🤖 AI Summary
This work addresses the high computational and memory costs of fine-tuning Diffusion Transformers (DiT), which hinder their deployment on resource-constrained devices. To this end, the authors propose DiT-BlockSkip, a novel framework that integrates timestep-aware dynamic patch sampling with a cross-attention mask–based mechanism for selectively activating critical model blocks. The approach further incorporates residual feature precomputation to enable efficient block skipping during training. This design substantially reduces memory consumption while preserving competitive performance in personalized image generation, offering a practical pathway toward efficient fine-tuning of large-scale diffusion models on edge devices.
📝 Abstract
Diffusion Transformers (DiTs) have significantly enhanced text-to-image (T2I) generation quality, enabling high-quality personalized content creation. However, fine-tuning these models requires substantial computational complexity and memory, limiting practical deployment under resource constraints. To tackle these challenges, we propose a memory-efficient fine-tuning framework called DiT-BlockSkip, integrating timestep-aware dynamic patch sampling and block skipping by precomputing residual features. Our dynamic patch sampling strategy adjusts patch sizes based on the diffusion timestep, then resizes the cropped patches to a fixed lower resolution. This approach reduces forward & backward memory usage while allowing the model to capture global structures at higher timesteps and fine-grained details at lower timesteps.

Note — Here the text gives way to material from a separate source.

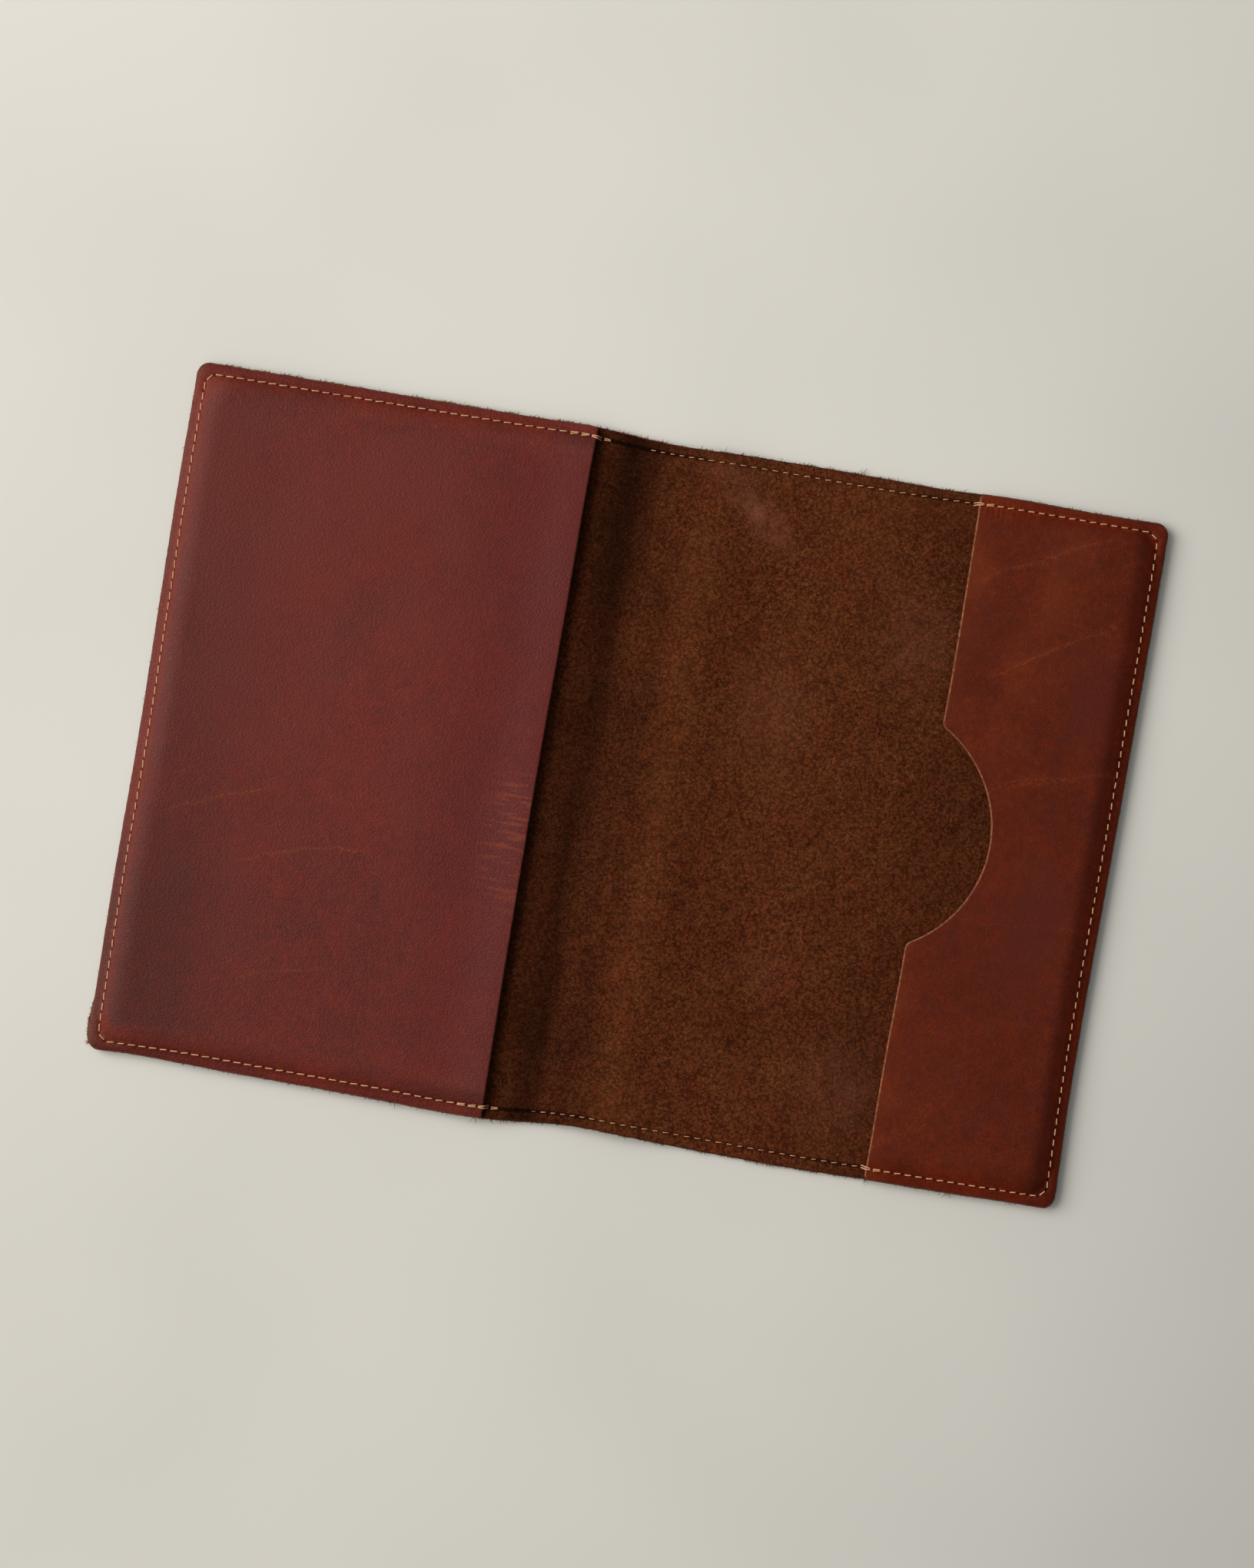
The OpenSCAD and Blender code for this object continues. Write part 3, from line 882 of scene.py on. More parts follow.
def fibre_finish(name, dark_rgb, light_rgb):
    """Loose fibres of the hide, each of its own tone."""
    f = finish_of(name)
    final = f.mix(f.between(f.mark("flat", 2), 0.0, 1.0), dark_rgb, light_rgb)
    return f.surface(final, 0.85, f.noise(f.mark("flat"), 8.0), 0.01, 0.3, 0.15)


# ---- Threads ----

PLIES = 3
PLY_R, PLY_OUT = 0.6, 0.46  # a ply's radius and its distance from the middle, in thread radii
TURNS_PER_MM = 1.25
STITCH_REACH = 0.86  # length of a stitch with both of its ends, in pitches
STITCH_DIVE = 0.62  # depth to which its ends go into the leather
SLANT = math.radians(5)  # of the stitches to the seam's line


def tubes(paths, across, up, radius, sides=6):
    """Capped tubes along paths (many, steps, 3). Returns points and faces."""
    many, steps = paths.shape[:2]
    angle = 2 * math.pi * np.arange(sides) / sides
    ring = np.cos(angle)[:, None] * across[:, :, None, :] + np.sin(angle)[:, None] * up[:, :, None, :]
    radius = np.broadcast_to(np.reshape(radius, (-1, 1) if np.ndim(radius) < 2 else np.shape(radius)), (many, steps))
    points = paths[:, :, None, :] + ring * radius[:, :, None, None]
    index = np.arange(many * steps * sides).reshape(many, steps, sides)
    nxt = np.roll(index, -1, 2)
    walls = np.stack([index[:, :-1], nxt[:, :-1], nxt[:, 1:], index[:, 1:]], -1).reshape(-1, 4).tolist()
    caps = index[:, 0, ::-1].tolist() + index[:, -1].tolist()
    return points.reshape(-1, 3), walls + caps


def joined(parts):
    """Several (points, faces) as one."""
    points, faces, total = [], [], 0
    for got, some in parts:
        points.append(got)
        faces += [[v + total for v in face] for face in some]
        total += len(got)
    return np.concatenate(points), faces


def twisted(paths, across, up, radius, seed):
    """Thread of a few plies laid along paths."""
    rng = np.random.default_rng(seed)
    gaps = np.linalg.norm(np.diff(paths, axis=1), axis=2)
    length_at = np.concatenate([np.zeros((len(paths), 1)), np.cumsum(gaps, 1)], 1)
    start = rng.uniform(0, 2 * math.pi, (len(paths), 1))
    parts = []
    for ply in range(PLIES):
        angle = start + 2 * math.pi * (length_at * TURNS_PER_MM + ply / PLIES)
        centre = paths + PLY_OUT * radius * (np.cos(angle)[..., None] * across + np.sin(angle)[..., None] * up)
        parts.append(tubes(centre, across, up, PLY_R * radius))
    return joined(parts)


def stitch_paths(spots, surface, downwards, rng, proud, visible, slant=SLANT):
    """Paths of the stitches at spots (x, y, run x, run y, pitch, sink): each rises out of one needle hole and
    dives into the next."""
    spots = np.array(spots, float)
    a = np.linspace(-0.5, 0.5, 11)
    turn = slant + rng.normal(0, math.radians(2.0), len(spots))
    ux = spots[:, 2] * np.cos(turn) - spots[:, 3] * np.sin(turn)
    uy = spots[:, 2] * np.sin(turn) + spots[:, 3] * np.cos(turn)
    reach = a[None, :] * spots[:, 4:5] * STITCH_REACH
    x = spots[:, :1] + ux[:, None] * reach
    y = spots[:, 1:2] + uy[:, None] * reach
    show = visible + rng.normal(0, 0.03, (len(spots), 1))
    dive = rise(show * 0.5, show * 0.5 + 0.2, np.abs(a)[None, :])
    height = proud - spots[:, 5:6] - STITCH_DIVE * dive
    z = surface(x, y) + (-height if downwards else height)
    path = np.stack([x, y, z], -1)
    across = np.stack([-uy, ux, np.zeros_like(ux)], -1)[:, None, :] + np.zeros_like(path)
    up = np.zeros_like(path)
    up[..., 2] = 1
    return path, across, up


def spots_of(runs):
    """Places of the stitches on runs of the seam."""
    out = []
    for (ax, ay), (bx, by), count in runs:
        run = math.dist((ax, ay), (bx, by))
        for k in range(count):
            t = (k + 0.5) / count
            out.append((ax + (bx - ax) * t, ay + (by - ay) * t, (bx - ax) / run, (by - ay) / run, run / count, 0.0))
    return out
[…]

The block skipping mechanism selectively fine-tunes essential transformer blocks and precomputes residual features for the skipped blocks, significantly reducing training memory. To identify vital blocks for personalization, we introduce a block selection strategy based on cross-attention masking. Evaluations demonstrate that our approach achieves competitive personalization performance qualitatively and quantitatively, while reducing memory usage substantially, moving toward on-device feasibility (e.g., smartphones, IoT devices) for large-scale diffusion transformers.